If you want expert guidance on pricing, preparation, and design-forward marketing for your Cambridge condo, Covelle & Company can help you bring the home to market with a clear plan and a polished point of view.
FAQs
What makes selling a Cambridge condo different from selling in other markets?
- Cambridge has a large condo inventory, a highly educated buyer pool, a major professional and tech workforce, and active housing development, so buyers tend to compare listings carefully and expect strong digital presentation.
How should you price a condo in Cambridge’s 2026 market?
- The Cambridge MLS data suggests pricing accurately from launch matters because average sale price was 97.21% of original list price and many listings made price changes, which means overpricing can reduce momentum.
What listing photos and media matter most for a Cambridge condo sale?

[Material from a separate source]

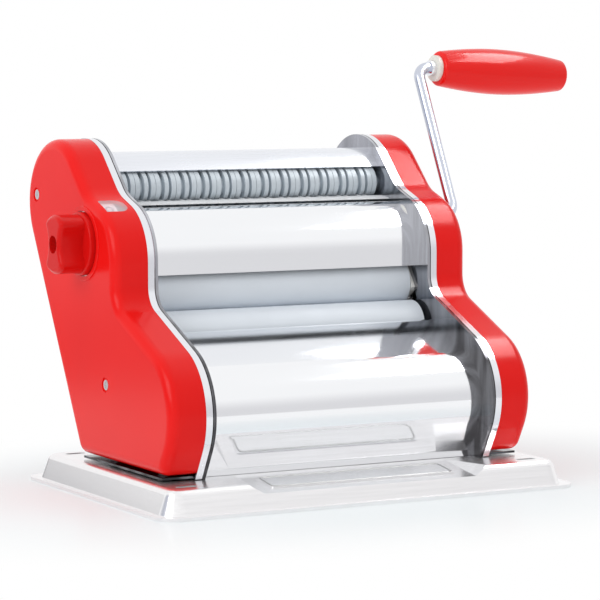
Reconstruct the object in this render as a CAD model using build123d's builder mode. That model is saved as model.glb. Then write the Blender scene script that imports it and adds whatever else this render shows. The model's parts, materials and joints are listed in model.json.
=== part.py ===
from build123d import *
from math import acos, atan2, cos, degrees, hypot, pi, radians, sin, sqrt, tan
import os

# Pasta roller machine: a pair of sheet rollers with an adjustable gap, a wide and a narrow cutter
# pair, and one crank that turns them all through spur gears in the two side compartments.
# Frame: origin at the middle of the base's footprint on the table, +X along the rollers to the
# crank, -Y to the front, +Z up. Lengths are in millimetres, angles in degrees unless said.

os.makedirs("parts", exist_ok=True)

# ---- Driving dimensions ----------------------------------------------------------------------

# rollers
ROLLER_LENGTH = 200.0
ROLLER_RADIUS = 17.25
ROLLER_END_GAP = 3.0
NIP_ANGLE = 55.5  # direction from the fixed to the movable roller, above +Y
GAP_TRAVEL = 3.0  # how far the movable roller opens
FIXED_SHAFT_RADIUS = 7.0
MOVABLE_SHAFT_RADIUS = 6.0
RUN_CLEARANCE = 0.05  # radial, wherever something turns in a bore

# frame
SHEET = 1.2
PLATE_THICKNESS = 2.0
TRIM_GAP = 0.6  # shadow gap between a side plate and its trim strip
TRIM_WIDTH = 4.6
TRIM_THICKNESS = 1.5
COVER_DEPTH = 24.6
COVER_WALL = 2.2
COVER_ROUND = 7.0
COVER_INSET = 0.4  # a cover's face below the trim strip's
COVER_LIFT = 4.0  # cover's lower edge above the deck
TRIM_LIFT = 0.6  # trim strip's ends above the deck
COVER_FOOT_ROUND = 9.0
SHELF_LIFT = 1.2
SHELF_THICKNESS = 1.4
SHELF_MARGIN = 4.0  # how much shorter than the plate's foot the shelf is
TRIM_END = 1.2  # trim strip's end opening inside a foot corner, in strip thicknesses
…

- Buyer research shows floor plans, high-resolution photos, and 3D or virtual tours are among the most important listing features, so your media should explain both appearance and layout.
Which rooms matter most when staging a Cambridge condo?
- The strongest priority is usually the living room, followed by the primary bedroom and kitchen, because those spaces do the most to shape a buyer’s first impression.
What Massachusetts documents should condo sellers prepare early?
- Sellers should prepare the residential home-inspection disclosure at the required stage, provide lead-paint notification for pre-1978 homes before the purchase and sale agreement, and gather condominium documents such as the master deed and bylaws early in the process.